The payment of the $27,006.84 did not come about as a result of independent bargaining between the taxpayer and the administrators of the fund. Rule 22 obliged the administrators, if called upon to do so, to commute a percentage ``of the total pension payable at retirement''. When a pension is payable under rule 17a (as in the present case), the amount of the lump sum payment must be calculated in accordance with appendix 5. In other words, retirement produced to the taxpayer an entitlement to a pension, payable annually or, at his option, by a combination of lump sum and annual payments.

The option to commute was simply a right to change one form of payment into another. It was not suggested that entitlement to a pension was not an effect or result of retirement from employment. Equally the payment of a lump sum produced by commutation was such an effect or result. The fact that the election might be exercised after retirement did not destroy that connection; indeed the prescription of such a short period as one month might be thought to strengthen it.

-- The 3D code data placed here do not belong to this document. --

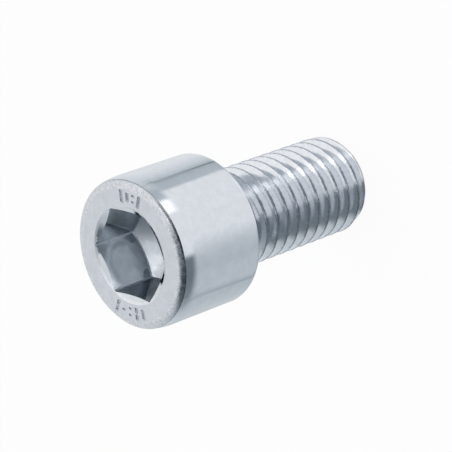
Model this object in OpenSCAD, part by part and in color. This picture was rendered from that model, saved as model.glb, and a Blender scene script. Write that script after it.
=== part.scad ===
// Cylinder head screw with a hexagon socket, full length metric thread.
// Sizes in millimetres. It stands on its thread end: z = 0 is the thread end,
// the axis is Z and the head with its socket is on top.

/* [Head] */
// Diameter of the head
head_diameter = 18; // [14:0.5:30]
// Height of the head above its seat
head_height = 12; // [9:0.5:20]
// Width of the rounded edge at the top of the head, across the face
top_edge_width = 0.7; // [0.2:0.05:1.5]
// Height of the rounded edge at the top of the head, down the side
top_edge_height = 0.85; // [0.2:0.05:1.5]
// Radius of the small rounding at the seat's outer edge
seat_edge_radius = 0.35; // [0.1:0.05:0.8]

/* [Socket] */
// Width across the flats of the hexagon socket
socket_width = 10.05; // [6:0.05:14.1]
// Depth of the socket's corners below the head's face
socket_depth = 5.9; // [3:0.1:8]
// Radius of the flat patch in the middle of the socket's floor
floor_flat_radius = 3.1; // [1:0.1:5]
// Slope of the socket's conical floor against the level, in degrees
floor_slope = 26; // [5:1:35]
// Margin by which the countersink passes the hexagon's corners, at the head's face
countersink_margin = 0.05; // [0:0.05:2]
// Slope of the countersink against the level, in degrees
countersink_slope = 27; // [10:1:50]

/* [Thread] */
// Nominal diameter of the thread
thread_diameter = 12; // [8:0.5:20]
// Length from the seat under the head to the thread end
thread_length = 22; // [16:1:60]
// Pitch of the thread
thread_pitch = 1.75; // [1:0.25:2.5]
// Play of the thread on its diameter, so that it runs in a nut
thread_play = 0.1; // [0:0.02:0.3]
// Radius of the thread end's flat face
end_radius = 5.15; // [3:0.05:8]
// Height of the chamfer at the thread end
end_chamfer_height = 1; // [0.4:0.1:2]
// Facets round the thread
thread_facets = 60; // [24:4:72]
// Turn of the thread's start about the axis, in degrees
thread_turn = 208; // [0:1:359]

/* [Neck] */
// Radius of the plain neck under the head
neck_radius = 5.6; // [4:0.05:8]
// Length of the plain neck under the head
neck_length = 1.9; // [1.5:0.1:6]
// Length over which the thread runs out towards the neck
runout_length = 1.7; // [0.5:0.1:5]
// Radius of the fillet between the neck and the seat
neck_fillet = 0.6; // [0.2:0.1:1.2]

/* [Hidden] */
// Facets of the round exact shapes
$fn = 96;
// Height of the seat and of the head's face above the thread end
seat_height = thread_length;
face_height = thread_length + head_height;
head_radius = head_diameter / 2;
// Corner radius of the hexagon, and radius of the countersink at the head's face
socket_corner = socket_width / sqrt(3);
countersink_radius = socket_corner + countersink_margin;
// Thread radii and the heights of its four corners in one pitch
crest_radius = (thread_diameter - thread_play) / 2;
root_radius = crest_radius - 0.6134 * thread_pitch;
crest_flat = thread_pitch / 8;
flank_rise = (crest_radius - root_radius) * tan(30);
row_rise = [0, crest_flat, crest_flat + flank_rise, thread_pitch - flank_rise];
row_radius = [crest_radius, crest_radius, root_radius, root_radius];
// The threaded body's top lies inside the neck, just under its surface
thread_top = seat_height - neck_fillet - 0.2;
neck_start = seat_height - neck_length + 0.1;
buried_radius = neck_radius - 0.05;
// The smallest height kept between a row of corners and an end face
row_gap = 0.03;

// Points of an arc that turns from one angle to another about a centre
function arc(centre_x, centre_z, size_x, size_z, first, last, count) =
    [for (k = [0:count])
        let (a = first + (last - first) * k / count)
        [centre_x + size_x * cos(a), centre_z + size_z * sin(a)]];

// Height of thread row q at column i, on a right-hand helix
function row_height(i, q) =
    thread_pitch * (floor(q / 4) + i / thread_facets) + row_rise[((q % 4) + 4) % 4];

// Share of the run-out that is passed at a height, eased at both ends
function runout_share(z) =
    let (t = (z - (seat_height - neck_length - runout_length)) / runout_length)
    let (c = max(0, min(1, t)))
    c * c * (3 - 2 * c);

// Radius of the end chamfer's cone at a height
function chamfer_radius(z) =
    end_radius + (crest_radius - end_radius) * z / end_chamfer_height;

// Thread radius after the run-out and the end chamfer are taken off
function shaped_radius(base, z) =
    let (s = runout_share(z))
    min(base * (1 - s) + buried_radius * s, chamfer_radius(z));

// Radius of the thread's profile where it meets the end face at column i
function end_profile(i) =
    let (p = thread_pitch * (1 - i / thread_facets))
    let (w = p >= thread_pitch ? p - thread_pitch : p)
    w < row_rise[1] ? crest_radius :
    w < row_rise[2] ? crest_radius - (w - row_rise[1]) / tan(30) :
    w < row_rise[3] ? root_radius : root_radius + (w - row_rise[3]) / tan(30);

// First and last thread row between the two end faces at column i
function first_row(i) =
    [for (q = [-8:12]) if (row_height(i, q) > row_gap) q][0];
function last_row(i) =
    let (top = ceil(4 * thread_top / thread_pitch) + 8)
    let (rows = [for (q = [top - 24:top]) if (row_height(i, q) < thread_top - row_gap) q])
    rows[len(rows) - 1];

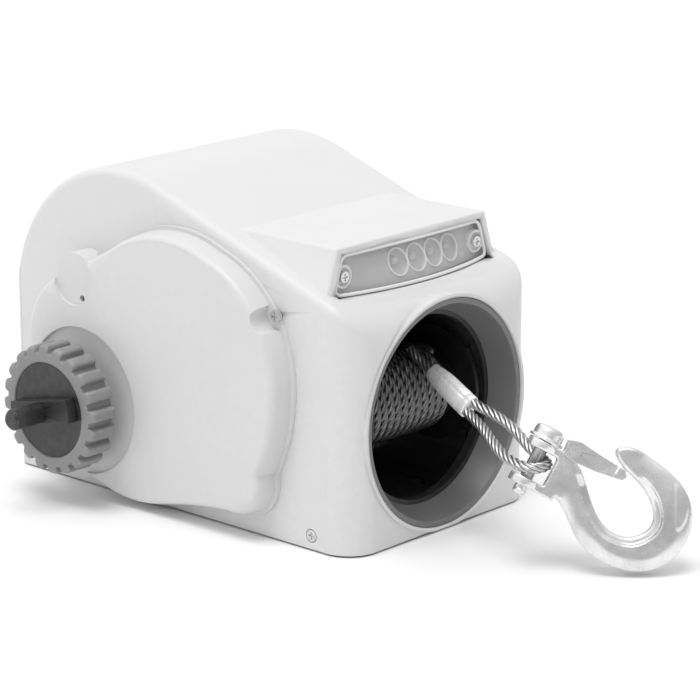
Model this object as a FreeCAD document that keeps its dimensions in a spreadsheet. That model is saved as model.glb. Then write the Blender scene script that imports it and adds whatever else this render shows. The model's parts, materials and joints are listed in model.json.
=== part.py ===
import FreeCAD, Part
import Sketcher
import math
import os

# Portable 12 V wire rope puller: a drum winch in a moulded housing, with a clutch knob, a front
# light, a round rope mouth and a clevis slip hook. Millimetres, +Z up. The mouth faces -Y, the
# gear cover and the knob are on -X. The origin is the middle of the four mounting holes, on the
# underside of the base plate.

V = FreeCAD.Vector
os.makedirs("parts", exist_ok=True)
doc = FreeCAD.newDocument("rope_puller")

DIMS = {
    # housing
    "front_y": -178,
    "housing_half": 97,
    "housing_low": 1.5,
    "wall": 3,
    "slope_deg": 19.36,
    "rear_arc": 111,
    "rear_arc_y": 222,
    "rear_arc_z": 128,
    "brow_arc": 36,
    "corner_front": 24,
    "corner_rear": 8,
    "edge_round": 6,
    "rear_split": 326,
    "rear_cover_top": 152,
    "seam": 0.3,
    # light hood
    "hood_top": 209.5,
    "hood_low": 168,
    "hood_half_top": 77.5,
    "hood_half_low": 90,
    "hood_front": 31,
    "hood_bow": 17,
    "hood_back": 140,
    "lens_edge": 5,
    "lens_thick": 3,
    "lamp_arc": 5.5,
    "post_x": 69,
    # mouth
    "mouth_z": 84.5,
    "bezel_arc": 81,
    "collar_arc": 84,
    "collar_out": 1.5,
    "throat_arc": 69,
    "throat_depth": 20,
    "guide_arc": 66,
    "guide_end": 27,
    # base and frame
    "base_start": 30,
    "base_len": 296,
    "base_half": 88,
    "base_thick": 5,
    "hole_arc": 4.5,
    "hole_gap_x": 110,
    "hole_gap_y": 210,
    "tab_high": 14,
    "frame_at": 60,
    "frame_thick": 4,
    "rod_arc": 5,
    # drum and rope
    "drum_y": 60,
    "drum_z": 84,
    "axle_arc": 8,
    "bush_arc": 12,
    "core_arc": 17,
    "flange_arc": 42,
    "drum_half": 54,
    "flange_thick": 3,
    "pack_arc": 31,
    "rope_dia": 7,
    "run_gap": 0.06,
    "free_gap": 0.3,
    # gear train
    "teeth_drum": 28,
    "teeth_one_small": 14,
    "teeth_one_big": 64,
    "teeth_two_small": 14,
    "teeth_two_big": 62,
    "teeth_crank_small": 24,
    "teeth_crank_big": 54,
    "teeth_motor": 12,
    "module_drum": 2.5,
    "module_one": 1.75,
    "module_two": 1.5,
    "module_motor": 1.25,
    "tilt_one": 8,
    "tilt_motor": 54.4,
    "crank_y": 242,
    "crank_z": 71,
    "gear_pin_arc": 5,
    # crank shaft, clutch and knob
    "shaft_arc": 6,
    "drive_arc": 7.5,
    "knob_back": 126,
    "knob_face": 150,
    "knob_arc": 41.5,
    "lug_arc": 47,
    "lug_width": 8.6,
    "lug_count": 20,
    "cap_arc": 34.2,
    "cap_sink": 1.2,
    "cap_thick": 4,
    "dog_len": 60,
    "dog_width": 17,
    "dog_high": 9,
    "dog_turn": 12,
    "drive_end": 185,
    "sleeve_arc": 10,
    # gear cover
    "cover_base": 100,
    "cover_face": 117,
    "cover_floor": 110.5,
    "dish_arc": 54,
    "dish_deep": 3.5,
    "boss_arc": 20,
    "pad_arc": 18,
    "pad_face": 114,
    "bite_arc": 10,
    # motor
    "motor_arc": 31,
    "motor_start": -60,
    "motor_len": 94,
    "motor_cap_len": 12,
    # hook and eye
    "ferrule_wide": 16.4,
    "ferrule_thick": 11.6,
    "hook_thick": 16,
    "ear_arc": 11,
    "pin_arc": 4.5,
    "latch_pin_arc": 2,
}

sheet = doc.addObject("Spreadsheet::Sheet", "dims")
for row, (alias, value) in enumerate(DIMS.items(), start=1):
    sheet.set("A%d" % row, alias)
    sheet.set("B%d" % row, str(value))
    sheet.setAlias("B%d" % row, alias)
doc.recompute()


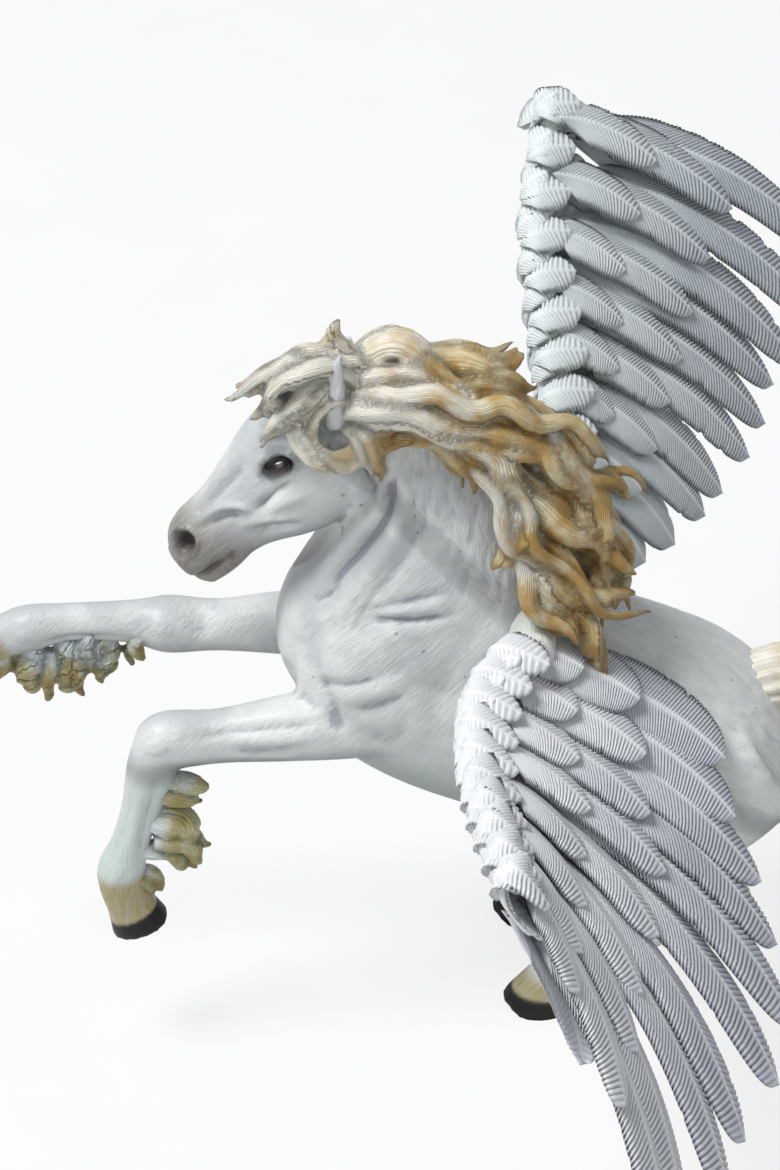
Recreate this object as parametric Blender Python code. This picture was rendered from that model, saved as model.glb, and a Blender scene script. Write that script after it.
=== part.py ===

Furthermore, the payment constituted an allowance paid in consequence of retirement from employment. ``Allowance'' cannot simply stand on its own; it takes its meaning from the whole of the paragraph, the intent of which is to tie the payment to the retirement from employment of the taxpayer. In the present case the rules of the fund make it clear that the retirement benefits are payable by reason of the years of service with the bank completed by a contributor. The entitlement is referred to as a pension and that is what it is, a payment based upon services rendered to the employer.

``It was an additional reward allowed to the taxpayer for the services that he had performed''

( Reseck's case, per Gibbs J. at p. 4216; 51).

In the circumstances, the amount paid to the taxpayer was a capital amount and the capital amount of an allowance paid to the taxpayer in a lump sum in consequence of his retirement from employment. So classified, it answered the description in sec. 26(d), rendering 5% of it part of the assessable income of the taxpayer.

The appeal should be dismissed with costs.